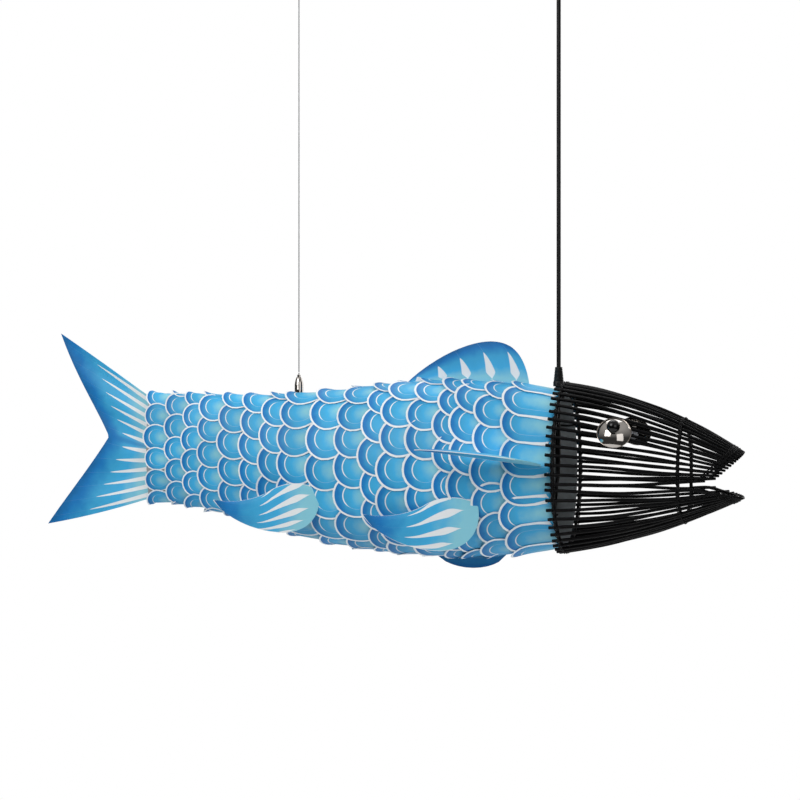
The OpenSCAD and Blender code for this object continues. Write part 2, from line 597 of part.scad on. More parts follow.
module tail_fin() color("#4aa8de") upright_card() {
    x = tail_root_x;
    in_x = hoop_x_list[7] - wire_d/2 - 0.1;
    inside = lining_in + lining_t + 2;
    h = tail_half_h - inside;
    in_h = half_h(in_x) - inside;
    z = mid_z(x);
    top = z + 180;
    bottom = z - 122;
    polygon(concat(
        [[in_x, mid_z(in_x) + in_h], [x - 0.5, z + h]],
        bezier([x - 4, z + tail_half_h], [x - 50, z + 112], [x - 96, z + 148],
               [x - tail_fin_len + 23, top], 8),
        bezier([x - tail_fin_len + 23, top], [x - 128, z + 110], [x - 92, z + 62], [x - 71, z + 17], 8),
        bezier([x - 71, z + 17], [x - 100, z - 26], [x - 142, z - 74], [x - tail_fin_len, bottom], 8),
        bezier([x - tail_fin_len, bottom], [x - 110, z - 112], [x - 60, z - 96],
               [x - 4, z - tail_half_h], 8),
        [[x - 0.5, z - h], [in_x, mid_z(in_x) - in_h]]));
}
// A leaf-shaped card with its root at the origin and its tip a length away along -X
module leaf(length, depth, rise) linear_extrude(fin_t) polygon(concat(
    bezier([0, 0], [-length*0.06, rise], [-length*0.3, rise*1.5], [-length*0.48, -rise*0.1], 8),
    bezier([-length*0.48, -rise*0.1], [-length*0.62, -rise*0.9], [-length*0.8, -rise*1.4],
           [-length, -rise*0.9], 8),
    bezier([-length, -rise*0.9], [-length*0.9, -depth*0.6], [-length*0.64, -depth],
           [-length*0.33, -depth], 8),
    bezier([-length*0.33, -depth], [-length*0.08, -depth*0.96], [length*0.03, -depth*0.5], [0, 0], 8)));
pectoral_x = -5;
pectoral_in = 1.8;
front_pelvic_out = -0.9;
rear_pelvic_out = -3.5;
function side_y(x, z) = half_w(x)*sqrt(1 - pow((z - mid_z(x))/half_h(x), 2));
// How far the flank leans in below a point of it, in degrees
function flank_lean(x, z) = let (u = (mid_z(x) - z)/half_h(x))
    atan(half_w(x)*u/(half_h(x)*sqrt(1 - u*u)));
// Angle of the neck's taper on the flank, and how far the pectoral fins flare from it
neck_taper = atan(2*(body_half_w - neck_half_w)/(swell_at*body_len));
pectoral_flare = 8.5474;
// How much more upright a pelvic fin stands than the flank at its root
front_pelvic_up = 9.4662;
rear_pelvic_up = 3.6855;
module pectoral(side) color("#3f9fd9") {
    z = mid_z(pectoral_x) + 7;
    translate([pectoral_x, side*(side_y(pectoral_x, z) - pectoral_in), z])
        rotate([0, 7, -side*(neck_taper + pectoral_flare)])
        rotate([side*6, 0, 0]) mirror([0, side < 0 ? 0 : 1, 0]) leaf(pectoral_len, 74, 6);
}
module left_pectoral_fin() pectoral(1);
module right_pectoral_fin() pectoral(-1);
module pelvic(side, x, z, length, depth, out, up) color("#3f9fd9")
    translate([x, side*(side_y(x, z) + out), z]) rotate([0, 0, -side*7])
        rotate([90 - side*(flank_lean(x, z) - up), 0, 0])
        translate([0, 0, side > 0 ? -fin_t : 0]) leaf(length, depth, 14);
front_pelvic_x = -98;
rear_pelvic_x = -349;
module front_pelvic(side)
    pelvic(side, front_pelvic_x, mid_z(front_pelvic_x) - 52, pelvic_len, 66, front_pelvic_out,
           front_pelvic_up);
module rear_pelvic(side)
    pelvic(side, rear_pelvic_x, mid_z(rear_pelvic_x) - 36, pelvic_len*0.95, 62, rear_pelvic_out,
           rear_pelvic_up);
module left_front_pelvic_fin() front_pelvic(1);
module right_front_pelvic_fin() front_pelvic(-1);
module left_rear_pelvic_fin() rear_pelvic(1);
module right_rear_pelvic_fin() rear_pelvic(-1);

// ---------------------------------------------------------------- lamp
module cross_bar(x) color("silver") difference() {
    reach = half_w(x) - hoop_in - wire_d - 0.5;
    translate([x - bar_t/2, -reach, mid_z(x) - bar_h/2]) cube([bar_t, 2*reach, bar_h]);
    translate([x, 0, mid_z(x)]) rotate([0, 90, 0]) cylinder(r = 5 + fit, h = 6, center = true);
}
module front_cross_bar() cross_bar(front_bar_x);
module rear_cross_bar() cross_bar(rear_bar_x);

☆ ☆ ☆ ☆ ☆

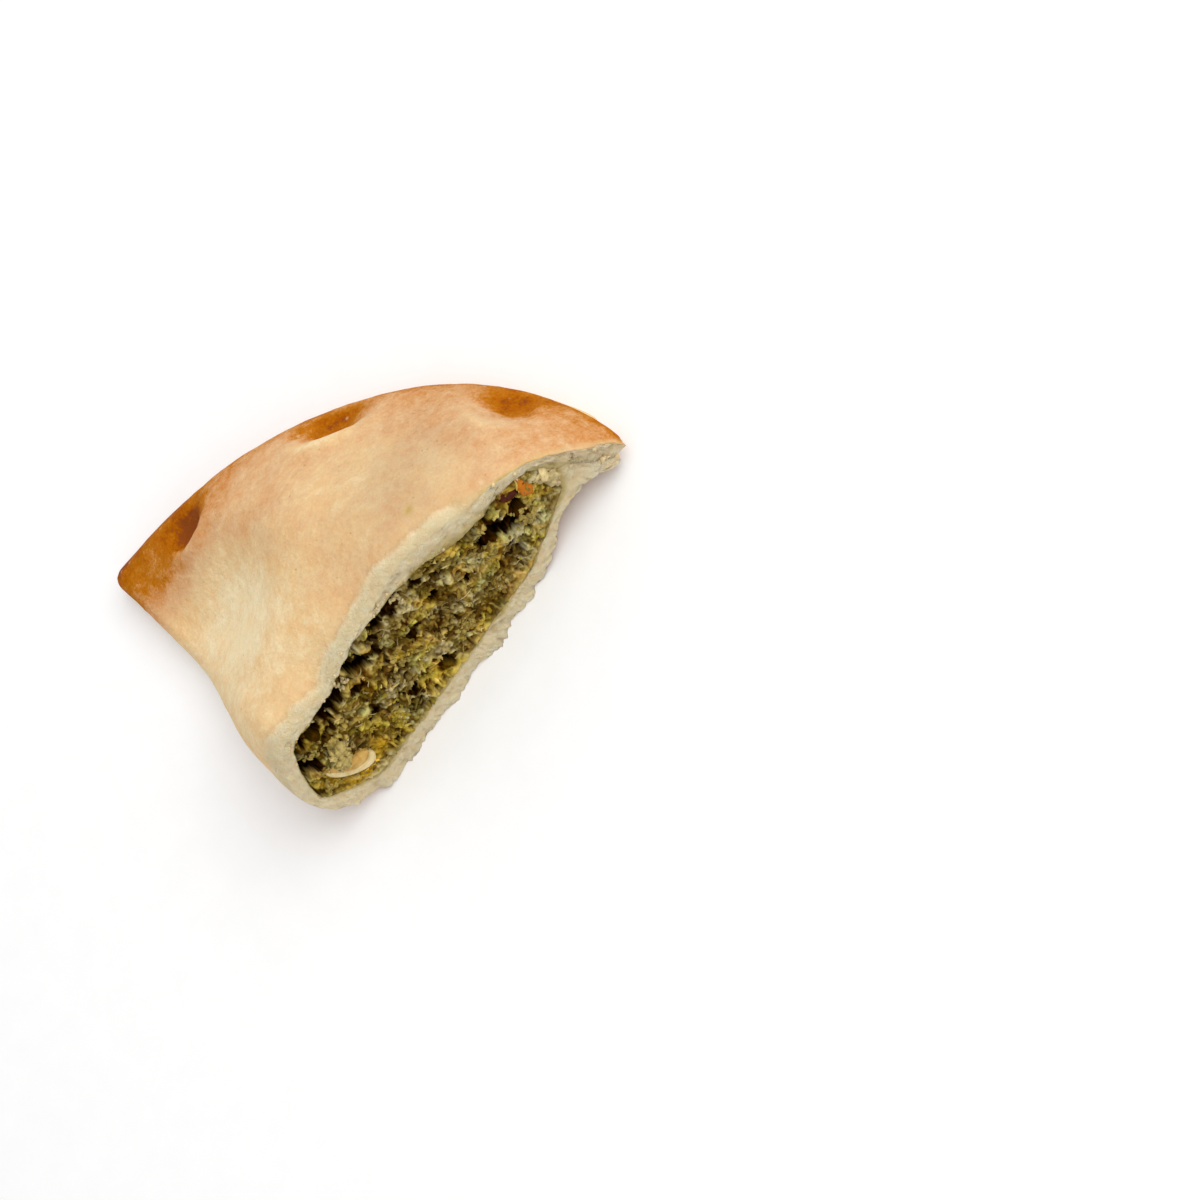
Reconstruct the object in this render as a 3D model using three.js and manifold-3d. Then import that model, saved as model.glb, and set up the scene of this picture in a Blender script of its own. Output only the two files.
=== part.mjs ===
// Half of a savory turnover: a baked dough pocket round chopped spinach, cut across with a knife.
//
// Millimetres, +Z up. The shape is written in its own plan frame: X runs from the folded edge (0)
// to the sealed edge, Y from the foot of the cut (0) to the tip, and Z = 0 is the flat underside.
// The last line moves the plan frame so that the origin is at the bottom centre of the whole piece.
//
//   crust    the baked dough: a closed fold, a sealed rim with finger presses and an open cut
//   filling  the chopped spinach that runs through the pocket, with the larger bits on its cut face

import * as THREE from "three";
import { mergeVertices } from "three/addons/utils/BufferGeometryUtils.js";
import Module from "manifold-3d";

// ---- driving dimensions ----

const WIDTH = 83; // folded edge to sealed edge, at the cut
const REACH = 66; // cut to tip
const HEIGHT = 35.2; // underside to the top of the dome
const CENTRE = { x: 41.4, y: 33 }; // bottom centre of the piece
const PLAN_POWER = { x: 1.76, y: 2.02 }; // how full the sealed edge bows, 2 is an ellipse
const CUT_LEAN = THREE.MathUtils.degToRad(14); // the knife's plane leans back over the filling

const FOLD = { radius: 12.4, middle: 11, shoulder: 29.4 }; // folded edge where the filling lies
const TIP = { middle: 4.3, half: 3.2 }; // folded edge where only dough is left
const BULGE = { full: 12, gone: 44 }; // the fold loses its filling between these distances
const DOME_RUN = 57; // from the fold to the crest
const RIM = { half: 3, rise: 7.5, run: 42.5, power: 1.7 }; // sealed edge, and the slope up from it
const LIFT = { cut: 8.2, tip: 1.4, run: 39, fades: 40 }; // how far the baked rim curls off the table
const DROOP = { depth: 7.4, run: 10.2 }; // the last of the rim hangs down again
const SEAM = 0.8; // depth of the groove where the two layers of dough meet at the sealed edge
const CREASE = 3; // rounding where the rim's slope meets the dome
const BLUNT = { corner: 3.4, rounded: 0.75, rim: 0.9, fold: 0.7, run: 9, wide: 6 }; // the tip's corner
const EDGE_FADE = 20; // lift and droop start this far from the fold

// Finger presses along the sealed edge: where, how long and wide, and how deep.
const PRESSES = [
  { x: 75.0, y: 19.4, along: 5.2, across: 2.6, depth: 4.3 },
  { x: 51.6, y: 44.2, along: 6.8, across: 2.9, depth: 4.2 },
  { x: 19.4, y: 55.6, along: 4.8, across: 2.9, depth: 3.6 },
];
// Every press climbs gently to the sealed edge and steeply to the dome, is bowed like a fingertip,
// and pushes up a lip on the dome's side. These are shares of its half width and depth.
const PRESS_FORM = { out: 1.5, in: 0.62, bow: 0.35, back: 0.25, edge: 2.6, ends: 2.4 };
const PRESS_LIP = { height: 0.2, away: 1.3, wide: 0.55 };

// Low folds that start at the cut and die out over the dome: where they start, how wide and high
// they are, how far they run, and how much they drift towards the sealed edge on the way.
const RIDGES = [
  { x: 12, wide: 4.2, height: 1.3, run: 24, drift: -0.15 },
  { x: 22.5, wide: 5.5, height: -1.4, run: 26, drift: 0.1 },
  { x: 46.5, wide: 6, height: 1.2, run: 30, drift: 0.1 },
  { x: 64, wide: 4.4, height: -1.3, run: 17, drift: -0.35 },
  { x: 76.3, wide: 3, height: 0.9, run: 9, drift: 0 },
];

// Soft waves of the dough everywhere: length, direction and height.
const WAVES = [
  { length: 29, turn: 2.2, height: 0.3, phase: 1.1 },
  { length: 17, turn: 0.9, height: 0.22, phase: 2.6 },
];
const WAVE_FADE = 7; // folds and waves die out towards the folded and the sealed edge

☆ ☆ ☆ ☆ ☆

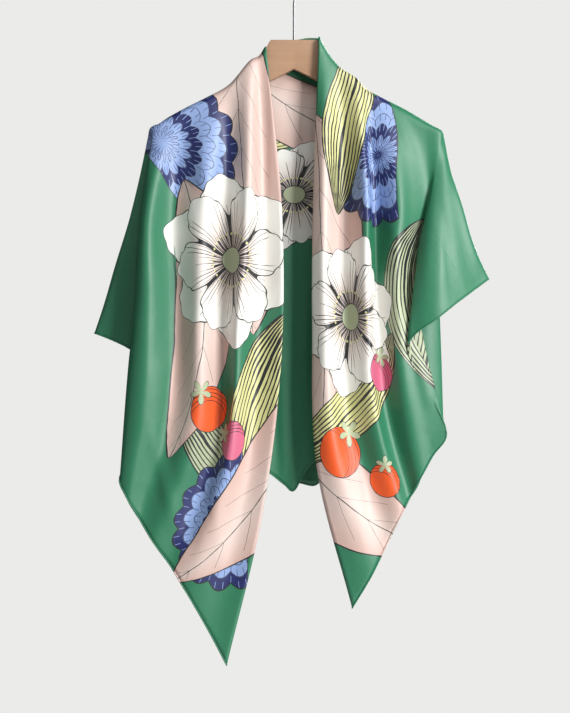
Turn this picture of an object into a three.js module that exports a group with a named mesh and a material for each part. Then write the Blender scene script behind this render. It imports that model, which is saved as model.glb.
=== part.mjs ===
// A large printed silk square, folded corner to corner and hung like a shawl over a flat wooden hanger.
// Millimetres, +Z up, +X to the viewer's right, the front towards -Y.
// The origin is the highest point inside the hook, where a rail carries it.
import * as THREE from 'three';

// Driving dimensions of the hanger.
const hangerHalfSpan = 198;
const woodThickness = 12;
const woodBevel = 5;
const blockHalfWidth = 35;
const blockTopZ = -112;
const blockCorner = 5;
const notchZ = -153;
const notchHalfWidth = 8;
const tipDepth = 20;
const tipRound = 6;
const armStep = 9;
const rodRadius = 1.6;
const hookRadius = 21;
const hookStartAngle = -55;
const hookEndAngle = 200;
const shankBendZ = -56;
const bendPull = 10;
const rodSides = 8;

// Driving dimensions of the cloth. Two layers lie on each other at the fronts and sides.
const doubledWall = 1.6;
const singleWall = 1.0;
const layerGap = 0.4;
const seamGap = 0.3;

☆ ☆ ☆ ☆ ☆

Your objective:
Each line from the line with "Turn this picture" to the line with "import * as THREE from 'three';" is to be echoed exactly; both boundary lines are included, and nothing else is to be output.

Answer to the task:
Turn this picture of an object into a three.js module that exports a group with a named mesh and a material for each part. Then write the Blender scene script behind this render. It imports that model, which is saved as model.glb.
=== part.mjs ===
// A large printed silk square, folded corner to corner and hung like a shawl over a flat wooden hanger.
// Millimetres, +Z up, +X to the viewer's right, the front towards -Y.
// The origin is the highest point inside the hook, where a rail carries it.
import * as THREE from 'three';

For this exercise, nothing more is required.